Give back all the data exactly, line by line.

*Dataset section*
[Begin]

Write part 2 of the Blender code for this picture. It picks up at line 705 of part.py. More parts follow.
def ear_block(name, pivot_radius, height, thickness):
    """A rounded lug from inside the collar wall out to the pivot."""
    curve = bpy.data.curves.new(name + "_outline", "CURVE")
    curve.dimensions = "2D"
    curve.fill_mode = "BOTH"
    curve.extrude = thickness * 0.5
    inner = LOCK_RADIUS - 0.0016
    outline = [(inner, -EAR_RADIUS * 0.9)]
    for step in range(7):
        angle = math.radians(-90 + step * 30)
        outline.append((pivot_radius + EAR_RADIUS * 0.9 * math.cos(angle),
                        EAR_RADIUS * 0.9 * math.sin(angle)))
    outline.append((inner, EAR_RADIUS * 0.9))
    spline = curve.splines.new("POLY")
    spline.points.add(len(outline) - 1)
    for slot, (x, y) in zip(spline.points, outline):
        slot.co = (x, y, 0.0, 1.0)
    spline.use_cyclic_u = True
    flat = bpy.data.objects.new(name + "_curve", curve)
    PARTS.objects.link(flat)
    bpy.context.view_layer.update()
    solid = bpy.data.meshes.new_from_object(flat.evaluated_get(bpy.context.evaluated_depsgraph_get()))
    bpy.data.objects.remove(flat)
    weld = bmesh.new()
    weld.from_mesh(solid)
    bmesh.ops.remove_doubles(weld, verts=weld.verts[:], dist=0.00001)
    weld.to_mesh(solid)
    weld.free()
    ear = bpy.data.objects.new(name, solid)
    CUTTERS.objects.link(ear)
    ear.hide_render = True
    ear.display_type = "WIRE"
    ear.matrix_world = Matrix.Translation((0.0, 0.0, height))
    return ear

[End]

*Answer in full*
Write part 2 of the Blender code for this picture. It picks up at line 705 of part.py. More parts follow.
def ear_block(name, pivot_radius, height, thickness):
    """A rounded lug from inside the collar wall out to the pivot."""
    curve = bpy.data.curves.new(name + "_outline", "CURVE")
    curve.dimensions = "2D"
    curve.fill_mode = "BOTH"
    curve.extrude = thickness * 0.5
    inner = LOCK_RADIUS - 0.0016
    outline = [(inner, -EAR_RADIUS * 0.9)]
    for step in range(7):
        angle = math.radians(-90 + step * 30)
        outline.append((pivot_radius + EAR_RADIUS * 0.9 * math.cos(angle),
                        EAR_RADIUS * 0.9 * math.sin(angle)))
    outline.append((inner, EAR_RADIUS * 0.9))
    spline = curve.splines.new("POLY")
    spline.points.add(len(outline) - 1)
    for slot, (x, y) in zip(spline.points, outline):
        slot.co = (x, y, 0.0, 1.0)
    spline.use_cyclic_u = True
    flat = bpy.data.objects.new(name + "_curve", curve)
    PARTS.objects.link(flat)
    bpy.context.view_layer.update()
    solid = bpy.data.meshes.new_from_object(flat.evaluated_get(bpy.context.evaluated_depsgraph_get()))
    bpy.data.objects.remove(flat)
    weld = bmesh.new()
    weld.from_mesh(solid)
    bmesh.ops.remove_doubles(weld, verts=weld.verts[:], dist=0.00001)
    weld.to_mesh(solid)
    weld.free()
    ear = bpy.data.objects.new(name, solid)
    CUTTERS.objects.link(ear)
    ear.hide_render = True
    ear.display_type = "WIRE"
    ear.matrix_world = Matrix.Translation((0.0, 0.0, height))
    return ear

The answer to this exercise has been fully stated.